Multiplier Factor for annual income | ||
Age | Lower Factor | Upper Factor |
20-30 years | 5 | 10 |
30-40 years | 15 | 20 |
40-50 years | 10 | 15 |
50-60 years | 5 | 10 |
Just multiple your [net income – expenses] by the lower factor and upper factor above to arrive at the minimum and maximum life insurance requirement.
2. Premiums as percentage of income
This rule says that 6 percent of the breadwinner’s gross income plus an additional 1 percent for each dependent should be spent on life insurance premiums.
So if you have an annual gross income of Rs 4 lakhs and have your wife and 1 child as dependents, then your life insurance needs is calculated as per below –
(6% * 4 lakhs) + (1% * 4 lakhs * 2)
3. Income Replacement Value Method
Simply put, this method says that for the number of years left for retirement, you and/or your family need annual income each year to live their life.
So suppose you are 40 years of age and will retire at 60 and your current annual income is Rs 10 lakhs.
The calculation will be 10 lakhs * (60-40) as the life insurance requirement.
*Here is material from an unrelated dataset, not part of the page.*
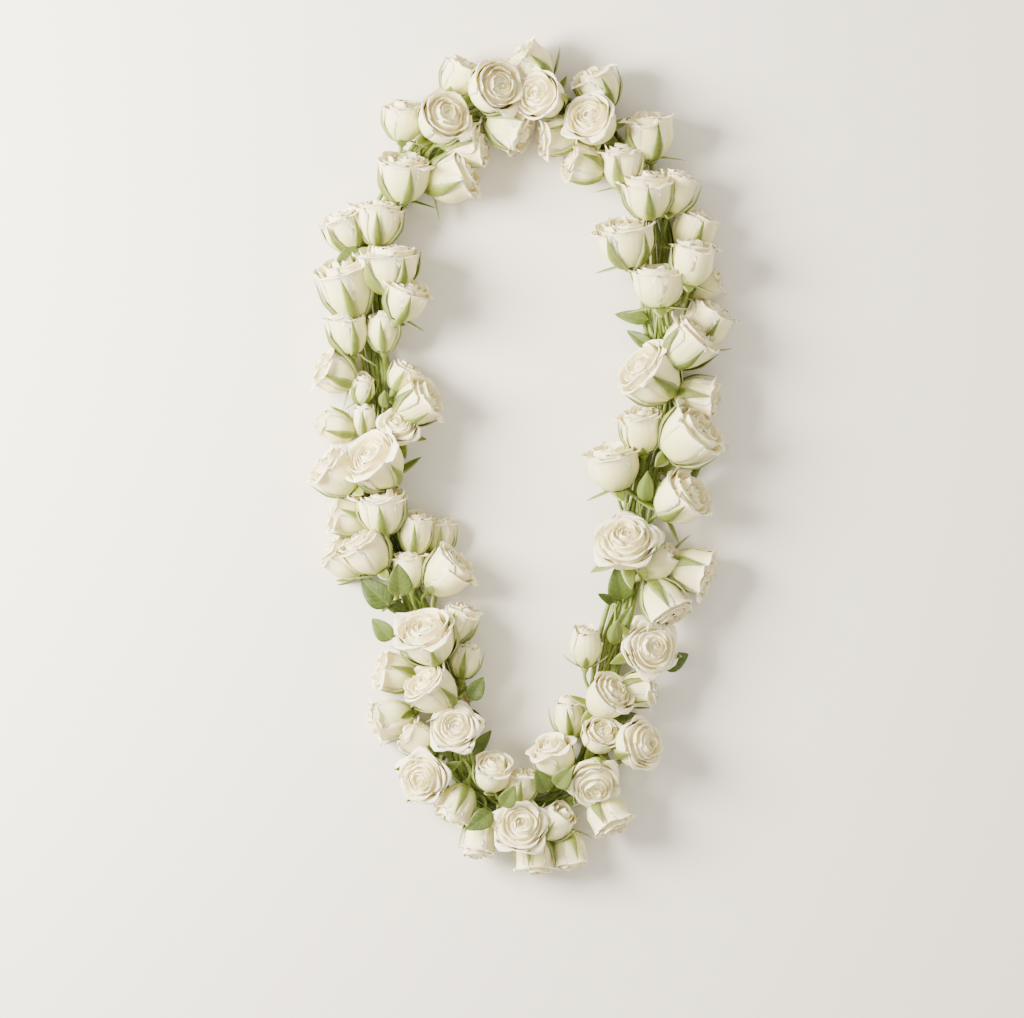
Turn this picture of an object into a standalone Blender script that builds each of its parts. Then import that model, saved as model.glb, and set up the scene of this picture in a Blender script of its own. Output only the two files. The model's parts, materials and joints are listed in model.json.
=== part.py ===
"""A lei of white spray roses, laid flat in a closed loop.

Each rose keeps a short stem, and the stems are bound side by side on a braided backing
cord. The loop lies in the XY plane with its chest end at -Y. It rests on the undersides
of the twine ties, at Z = 0.
"""

import math
from collections import namedtuple

import bmesh
import bpy
import numpy as np
from mathutils import Matrix, Vector
from mathutils.bvhtree import BVHTree

MM = 0.001

# Scale: a head of this kind of spray rose is about 27 mm across, 45 pixels in the photograph
HEAD_WIDTH = 27.0 * MM
HEAD_WIDTH_IN_PHOTO = 45.0
PIXEL = HEAD_WIDTH / HEAD_WIDTH_IN_PHOTO
PHOTO_CENTRE = (523.3, 455.7)

# Heights of the bound core, from the surface up
CLEARANCE = 0.3 * MM
TIE_WALL = 0.8 * MM
CORD_WIDTH = 3.2 * MM
CORD_HEIGHT = 2.6 * MM
CORD_BOTTOM = TIE_WALL + CLEARANCE
BUNDLE_BOTTOM = CORD_BOTTOM + CORD_HEIGHT + CLEARANCE

# The bundle of stems that runs along the loop
STEMS_ABREAST = 5
STEM_PITCH = 3.5 * MM
STEM_RADIUS = 1.95 * MM
BUNDLE_TOP = BUNDLE_BOTTOM + 2.0 * STEM_RADIUS
BUNDLE_MIDDLE = 0.5 * (BUNDLE_BOTTOM + BUNDLE_TOP)
BUNDLE_HALF_WIDTH = 0.5 * (STEMS_ABREAST - 1) * STEM_PITCH + STEM_RADIUS
STEM_GROOVE = 1.1 * MM
BUNDLE_EDGE_LIFT = 0.9 * MM
BUNDLE_SHOULDER = 1.4 * MM
BUNDLE_SHOULDER_DROP = 1.2 * MM
BUNCHES = 6
BUNCH_SECTIONS = 6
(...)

In you observe for a moment, the income is being multiplied with some value and if that value changes with age, you are talking about the Income Multiple Thumb Rule (point 1 above) on how to calculate your life insurance needs.
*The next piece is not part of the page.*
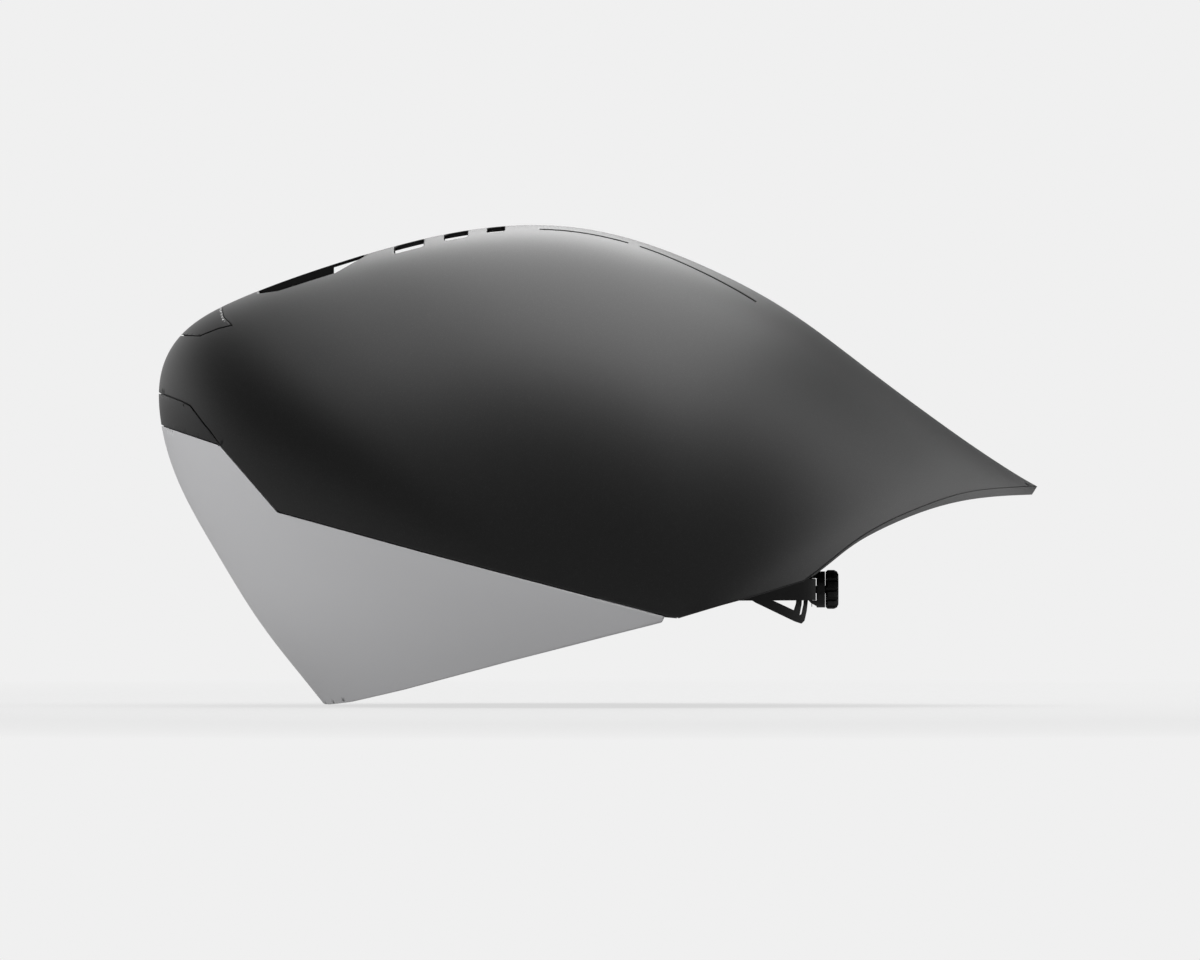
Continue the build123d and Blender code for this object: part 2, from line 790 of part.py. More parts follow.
inside_ring = extrude(
    Pos(0, fit_y) * Ellipse(ring_half_width + glue_line, ring_half_length + glue_line),
    amount=wide_overrun, both=True,
)
rack_room_half = pinion_radius + tooth_fall + rack_bar + rack_side_gap
rack_room = block(
    (-wide_overrun, wide_overrun),
    (rack_y - rack_side_gap, housing_split_y),
    (dial_z - rack_room_half, dial_z + rack_room_half),
)


def screw_pair(outline, y_low, y_high):
    """The same prism left and right of the dial, between the racks."""
    pair = Part()
    for side in (-1, 1):
        pair += extrude(across(y_low) * Pos(side * screw_x, 0) * outline, amount=y_high - y_low)
    return pair


screw_tip_y = housing_rear_y - screw_length
screw_shank = RegularPolygon(screw_radius, screw_sides)
screw_top = RegularPolygon(screw_head_radius, screw_sides)
housing = housing_slab(housing_front_y, housing_split_y) - inside_ring - rack_room
housing -= side_block(HOUSING_UNDERCUT)
screw_post = RegularPolygon(screw_post_radius, screw_sides)
housing += screw_pair(screw_post, rack_y - rack_side_gap, housing_split_y)
housing -= screw_pair(screw_shank, screw_tip_y, housing_split_y)
save("dial_housing", housing)
cover = housing_slab(housing_split_y, housing_rear_y)
cover -= dial_rod(shaft_radius + shaft_clearance, 0, wide_overrun)
cover -= screw_pair(screw_shank, housing_split_y, housing_rear_y)
cover -= screw_pair(screw_top, housing_rear_y - screw_head, housing_rear_y)
save("housing_cover", cover)
screws = screw_pair(screw_shank, screw_tip_y, housing_rear_y - screw_head)
screws += screw_pair(screw_top, housing_rear_y - screw_head, housing_rear_y)
save("housing_screws", screws)

# Dial knob with its stem, and the pinion on it

dial_low_y = housing_rear_y + dial_gap
dial_high_y = dial_low_y + dial_thickness
rear_step = dial_rear_edge / 3
knob_profile = make_face(Plane.YZ * Polyline(
    (dial_low_y, 0), (dial_low_y, dial_radius - dial_front_edge), (dial_low_y + dial_front_edge, dial_radius),
    (dial_high_y - dial_rear_edge, dial_radius), (dial_high_y - rear_step, dial_radius - rear_step),
    (dial_high_y, dial_radius - dial_rear_edge), (dial_high_y, 0), close=True,
))
knob = Pos(0, 0, dial_z) * revolve(knob_profile, Axis.Y)
for step in range(dial_grips):
    turn = 360 / dial_grips * step
    grip = Pos(dial_radius, dial_low_y + dial_thickness / 2, 0) * Rot(90, 0, 0) * Cylinder(
        dial_grip_radius, dial_thickness * 2
    )
    knob -= Pos(0, 0, dial_z) * Rot(0, turn, 0) * grip
knob += dial_rod(shaft_radius, housing_split_y + rack_side_gap, dial_low_y)
knob += dial_rod(stem_radius, rack_y, housing_split_y + rack_side_gap)
save("dial_knob", knob)

tooth_pitch = pi * tooth_module
tooth_tip_half = tooth_pitch * tooth_land_share / 2
tooth_foot_half = tooth_pitch * tooth_root_share / 2
core = Circle(pinion_radius - tooth_fall)
for step in range(pinion_teeth):
    foot = pinion_radius - tooth_fall * 1.2
    tip = pinion_radius + tooth_rise
    tooth = make_face(Polyline(
        (foot, -tooth_foot_half), (tip, -tooth_tip_half), (tip, tooth_tip_half),
        (foot, tooth_foot_half), close=True
    ))
    core += Rot(0, 0, 90 + 360 / pinion_teeth * step) * tooth
core -= Circle(stem_radius)
save("dial_pinion", extrude(across(rack_y) * core, amount=rack_thickness))

# Side bands with their racks


def strip_face(path):
    """A strip of the band's thickness along a route in plan."""
    near = []
    far = []
    for step in range(band_steps + 1):
        share = step / band_steps
        side_way = (path % share).rotate(Axis.Z, 90) * (band_thickness / 2)
        near.append((path @ share) + side_way)
        far.append((path @ share) - side_way)
    ends = Polyline(near[0], far[0]).edges() + Polyline(near[-1], far[-1]).edges()
    return make_face(Spline(*near).edges() + Spline(*far).edges() + ends)


def rack_tooth(middle_x):
    """One tooth of the upper rack, which points down at the pinion."""
    base = pinion_radius + tooth_fall
    tip = pinion_radius - tooth_rise
    return make_face(Polyline(
        (middle_x - tooth_foot_half, base), (middle_x + tooth_foot_half, base),
        (middle_x + tooth_tip_half, tip), (middle_x - tooth_tip_half, tip), close=True
    ))


def band(upper):
    """The left band. Its rack lies over the pinion, or under it for the band to be mirrored."""
    base = pinion_radius + tooth_fall
    rack_end = (rack_half_teeth + 0.5) * tooth_pitch
    bar = make_face(Polyline(
        (-rack_end, base), (band_straight_x, base), (band_straight_x, base + rack_bar),
        (-rack_end, base + rack_bar), close=True
    ))
    offset_share = 0.0 if upper else lower_offset_share
    for step in range(-rack_half_teeth, rack_half_teeth):
        bar += rack_tooth((step + offset_share) * tooth_pitch)
    plane = Plane((0, rack_y, dial_z), x_dir=(1, 0, 0), z_dir=(0, -1, 0))
    rack = extrude(plane * bar, amount=-rack_thickness)
    if not upper:
        rack = mirror(rack, about=Plane.XY.offset(dial_z))
    middle_y = rack_y + band_thickness / 2
    route = [(band_straight_x, middle_y)] + BAND_ROUTE
    path = Spline(*route, tangents=[(1, 0), (-band_end_slope_share, -1)])
    tall = extrude(strip_face(path), amount=wide_overrun, both=True)
    half = band_height / 2
    start_z = band_centre_z(band_end_y)
    shape = side_block([
        (middle_y + overrun, dial_z - half), (middle_y + overrun, dial_z + half),
        (band_rise_y, dial_z + half), (band_end_y, start_z + half),
        (band_end_y, start_z - half), (band_rise_y, dial_z - half),
    ], band_corner)
    paddle_low = post_spot[1] - post_radius - post_slot_gap - paddle_margin
    paddle_high = post_spot[1] + post_radius + post_slot_gap + paddle_margin + height_travel
    shape += side_block([
        (post_y - paddle_half, paddle_low), (post_y + paddle_half, paddle_low),
        (post_y + paddle_half, paddle_high), (post_y - paddle_half, paddle_high),
    ], paddle_corner)
    slot_half = post_radius + post_slot_gap
    shape -= side_block([
        (post_y - slot_half, post_spot[1] - slot_half), (post_y + slot_half, post_spot[1] - slot_half),
        (post_y + slot_half, post_spot[1] + slot_half + height_travel),
        (post_y - slot_half, post_spot[1] + slot_half + height_travel),
    ], post_slot_corner)
    return rack + (tall & shape)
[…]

4. Human Life Value Method (HLV)
The HLV tries to calculate all the future income that you would expect to earn for your family. Note that the significant thing with this method is that all the expenses that are done for you, the primary earner of the family, is lessened from the annual income while the calculations are done.
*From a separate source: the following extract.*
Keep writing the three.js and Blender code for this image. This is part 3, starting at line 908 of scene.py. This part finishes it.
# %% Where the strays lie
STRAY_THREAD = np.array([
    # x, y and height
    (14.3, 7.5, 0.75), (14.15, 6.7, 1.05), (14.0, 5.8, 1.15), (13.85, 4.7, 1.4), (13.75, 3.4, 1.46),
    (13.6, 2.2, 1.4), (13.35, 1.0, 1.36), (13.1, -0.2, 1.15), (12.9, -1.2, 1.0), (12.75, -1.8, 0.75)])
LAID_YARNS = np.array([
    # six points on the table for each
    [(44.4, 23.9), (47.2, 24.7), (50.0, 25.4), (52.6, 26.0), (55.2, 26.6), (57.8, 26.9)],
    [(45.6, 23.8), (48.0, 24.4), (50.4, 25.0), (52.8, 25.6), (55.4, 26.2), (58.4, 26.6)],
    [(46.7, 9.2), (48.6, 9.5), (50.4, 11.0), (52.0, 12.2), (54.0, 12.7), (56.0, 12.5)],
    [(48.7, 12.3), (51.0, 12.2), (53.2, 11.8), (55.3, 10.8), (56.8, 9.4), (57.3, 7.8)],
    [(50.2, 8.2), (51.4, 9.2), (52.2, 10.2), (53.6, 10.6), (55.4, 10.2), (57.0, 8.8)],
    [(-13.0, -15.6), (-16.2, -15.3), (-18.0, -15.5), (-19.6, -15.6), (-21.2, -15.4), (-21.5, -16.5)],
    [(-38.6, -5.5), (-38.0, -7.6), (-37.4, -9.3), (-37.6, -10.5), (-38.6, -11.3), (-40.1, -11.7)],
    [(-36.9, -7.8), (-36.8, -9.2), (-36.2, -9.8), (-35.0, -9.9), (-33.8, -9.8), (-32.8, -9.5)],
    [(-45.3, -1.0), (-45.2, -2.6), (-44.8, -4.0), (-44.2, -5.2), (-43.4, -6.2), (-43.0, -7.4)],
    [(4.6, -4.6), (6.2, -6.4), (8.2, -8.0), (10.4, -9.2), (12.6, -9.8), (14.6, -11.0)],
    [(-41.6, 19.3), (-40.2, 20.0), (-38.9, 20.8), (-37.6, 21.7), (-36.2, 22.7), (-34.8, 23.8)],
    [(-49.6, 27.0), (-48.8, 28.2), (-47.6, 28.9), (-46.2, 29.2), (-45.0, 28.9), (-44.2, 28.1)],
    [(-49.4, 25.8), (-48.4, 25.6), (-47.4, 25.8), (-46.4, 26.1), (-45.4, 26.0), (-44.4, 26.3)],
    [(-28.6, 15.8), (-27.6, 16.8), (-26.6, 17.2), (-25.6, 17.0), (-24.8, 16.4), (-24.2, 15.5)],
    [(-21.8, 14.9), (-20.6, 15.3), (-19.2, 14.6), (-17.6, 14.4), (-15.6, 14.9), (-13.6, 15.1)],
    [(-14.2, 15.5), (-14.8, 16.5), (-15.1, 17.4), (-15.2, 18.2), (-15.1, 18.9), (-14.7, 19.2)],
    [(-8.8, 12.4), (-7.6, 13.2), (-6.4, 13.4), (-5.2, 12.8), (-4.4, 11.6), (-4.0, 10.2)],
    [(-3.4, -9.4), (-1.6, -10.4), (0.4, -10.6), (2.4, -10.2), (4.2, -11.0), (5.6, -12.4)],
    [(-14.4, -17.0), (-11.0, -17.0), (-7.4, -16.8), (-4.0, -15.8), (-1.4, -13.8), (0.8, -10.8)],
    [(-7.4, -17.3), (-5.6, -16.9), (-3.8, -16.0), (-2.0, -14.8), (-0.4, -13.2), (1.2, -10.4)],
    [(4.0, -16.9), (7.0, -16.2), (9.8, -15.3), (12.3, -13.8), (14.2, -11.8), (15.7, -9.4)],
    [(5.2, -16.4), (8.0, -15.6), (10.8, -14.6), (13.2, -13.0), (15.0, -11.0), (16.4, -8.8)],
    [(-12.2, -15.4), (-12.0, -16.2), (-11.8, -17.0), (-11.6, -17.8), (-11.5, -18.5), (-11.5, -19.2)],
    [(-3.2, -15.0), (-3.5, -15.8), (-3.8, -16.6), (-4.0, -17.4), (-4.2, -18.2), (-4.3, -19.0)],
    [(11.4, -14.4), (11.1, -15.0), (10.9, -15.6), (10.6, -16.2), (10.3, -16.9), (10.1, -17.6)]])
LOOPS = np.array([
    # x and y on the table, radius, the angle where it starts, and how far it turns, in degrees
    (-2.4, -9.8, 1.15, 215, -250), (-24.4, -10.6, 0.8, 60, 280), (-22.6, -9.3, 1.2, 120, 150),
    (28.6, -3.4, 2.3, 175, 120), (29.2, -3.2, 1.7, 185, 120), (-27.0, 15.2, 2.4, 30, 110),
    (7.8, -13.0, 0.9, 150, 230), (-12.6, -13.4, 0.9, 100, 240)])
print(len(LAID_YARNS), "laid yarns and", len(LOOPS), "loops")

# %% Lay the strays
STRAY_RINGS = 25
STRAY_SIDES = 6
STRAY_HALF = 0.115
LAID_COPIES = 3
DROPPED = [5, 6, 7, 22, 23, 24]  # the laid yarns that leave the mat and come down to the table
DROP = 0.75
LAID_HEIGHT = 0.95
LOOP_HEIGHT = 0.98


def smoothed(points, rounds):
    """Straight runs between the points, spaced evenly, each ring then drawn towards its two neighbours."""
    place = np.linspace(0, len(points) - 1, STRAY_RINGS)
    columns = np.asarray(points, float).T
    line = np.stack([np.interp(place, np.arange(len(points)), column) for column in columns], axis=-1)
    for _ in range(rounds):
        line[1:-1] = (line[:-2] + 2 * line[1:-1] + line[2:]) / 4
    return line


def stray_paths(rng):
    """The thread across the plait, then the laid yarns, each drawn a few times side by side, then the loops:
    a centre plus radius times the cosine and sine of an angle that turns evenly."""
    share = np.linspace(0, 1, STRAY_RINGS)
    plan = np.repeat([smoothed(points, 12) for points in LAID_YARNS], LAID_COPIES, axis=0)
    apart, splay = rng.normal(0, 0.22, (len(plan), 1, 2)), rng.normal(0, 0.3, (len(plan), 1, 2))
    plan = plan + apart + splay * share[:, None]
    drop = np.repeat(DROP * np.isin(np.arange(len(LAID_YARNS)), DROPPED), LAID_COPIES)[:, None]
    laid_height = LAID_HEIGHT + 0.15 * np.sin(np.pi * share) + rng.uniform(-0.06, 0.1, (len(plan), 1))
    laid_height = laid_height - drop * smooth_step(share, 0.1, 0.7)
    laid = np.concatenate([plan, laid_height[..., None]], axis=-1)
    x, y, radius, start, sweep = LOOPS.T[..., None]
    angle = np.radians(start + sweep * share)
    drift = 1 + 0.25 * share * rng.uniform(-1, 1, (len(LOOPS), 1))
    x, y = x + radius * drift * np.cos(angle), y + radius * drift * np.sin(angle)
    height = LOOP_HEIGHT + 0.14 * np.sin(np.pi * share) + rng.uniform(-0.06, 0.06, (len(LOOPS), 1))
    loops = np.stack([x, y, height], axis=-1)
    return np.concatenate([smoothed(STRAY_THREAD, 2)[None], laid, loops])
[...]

Let us see an example. In the below, the gross income of the individual is Rs 5 lakhs but he is spending Rs 20,000 annually on himself and is paying Rs 1,50,000 as taxes. He is also paying premiums of Rs 30,000 annually for his life insurance needs. So apart from all these, the rest of the money is left for his family for living their daily lives. This is the surplus that he generates for his family.
That money when invested at some assumed rate of return (say 8% in the below example) for the working span of the individual (15 years in the example below) gives the HLV value of the insurance requirement.
Human Life Value Method | |
Gross Total Income | 500,000 |
Annual Self Maintenance Charges | 20,000 |
Income Tax Payable | 150,000 |
Life Insurance Policy payable | 30,000 |
Retirement Age | 60 |
Present Age | 45 |
Surplus income generated for family | 300,000 |
Working Span | 15 |
Expected Rate of Return | 8% |
Human Life Value | 2,773,271 |
5. Need Based Analysis
This method is the most accurate way of how to calculate your life insurance needs and is used by financial planners. While the above 4 methods used the person’s income to arrive at figures, the Needs based approach concentrates on expenses.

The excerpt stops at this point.